What is expected =>
From the listing, collect all lines containing the word "import".

▽

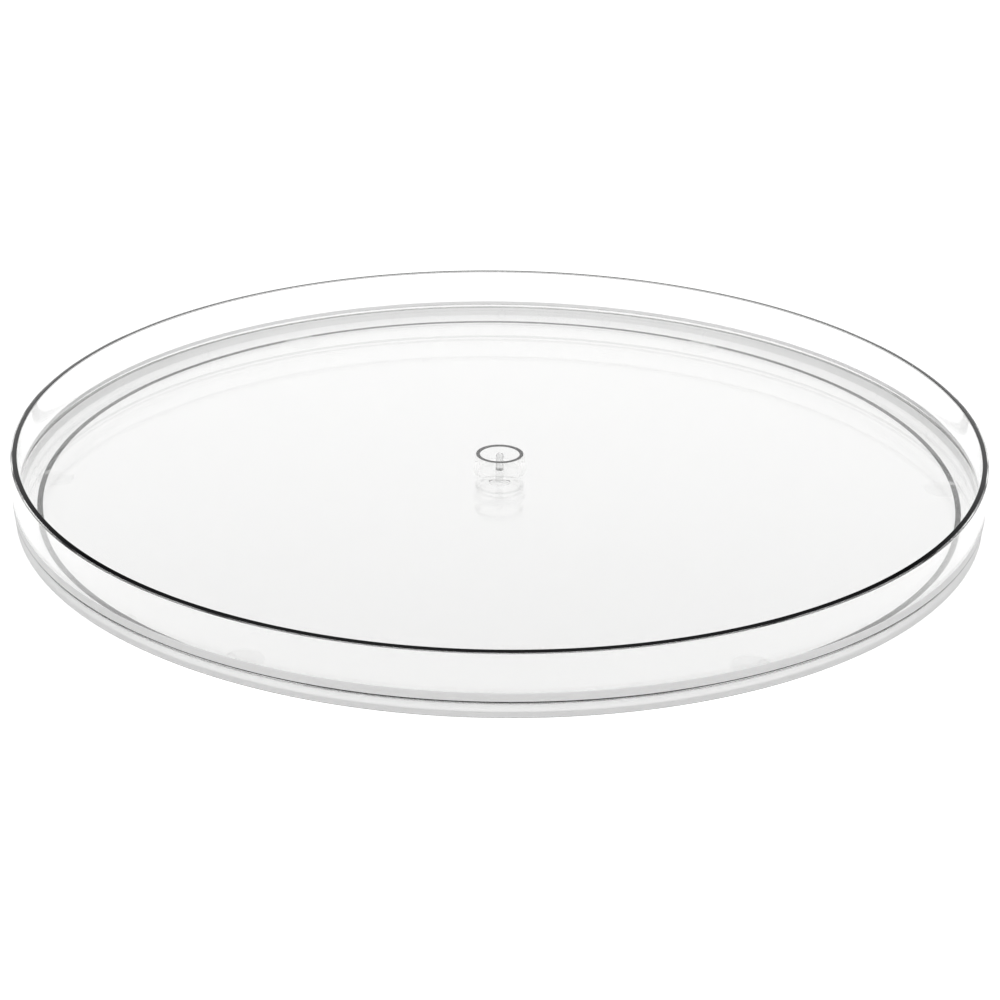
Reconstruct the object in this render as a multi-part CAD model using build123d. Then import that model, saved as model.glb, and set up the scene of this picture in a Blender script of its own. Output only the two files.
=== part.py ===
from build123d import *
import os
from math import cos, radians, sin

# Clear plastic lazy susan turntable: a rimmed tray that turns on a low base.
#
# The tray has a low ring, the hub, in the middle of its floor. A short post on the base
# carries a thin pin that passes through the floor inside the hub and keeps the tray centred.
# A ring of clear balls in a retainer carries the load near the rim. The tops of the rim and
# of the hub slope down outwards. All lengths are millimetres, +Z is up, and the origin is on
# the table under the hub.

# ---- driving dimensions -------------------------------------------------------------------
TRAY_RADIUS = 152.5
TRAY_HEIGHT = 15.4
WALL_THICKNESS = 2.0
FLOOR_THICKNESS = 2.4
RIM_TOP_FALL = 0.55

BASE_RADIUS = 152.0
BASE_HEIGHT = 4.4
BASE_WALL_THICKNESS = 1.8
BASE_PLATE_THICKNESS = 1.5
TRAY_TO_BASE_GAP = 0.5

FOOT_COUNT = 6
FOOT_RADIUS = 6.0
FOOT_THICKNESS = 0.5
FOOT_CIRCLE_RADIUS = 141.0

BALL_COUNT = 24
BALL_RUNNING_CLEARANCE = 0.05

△

Correct response =>
Reconstruct the object in this render as a multi-part CAD model using build123d. Then import that model, saved as model.glb, and set up the scene of this picture in a Blender script of its own. Output only the two files.
from build123d import *
import os
from math import cos, radians, sin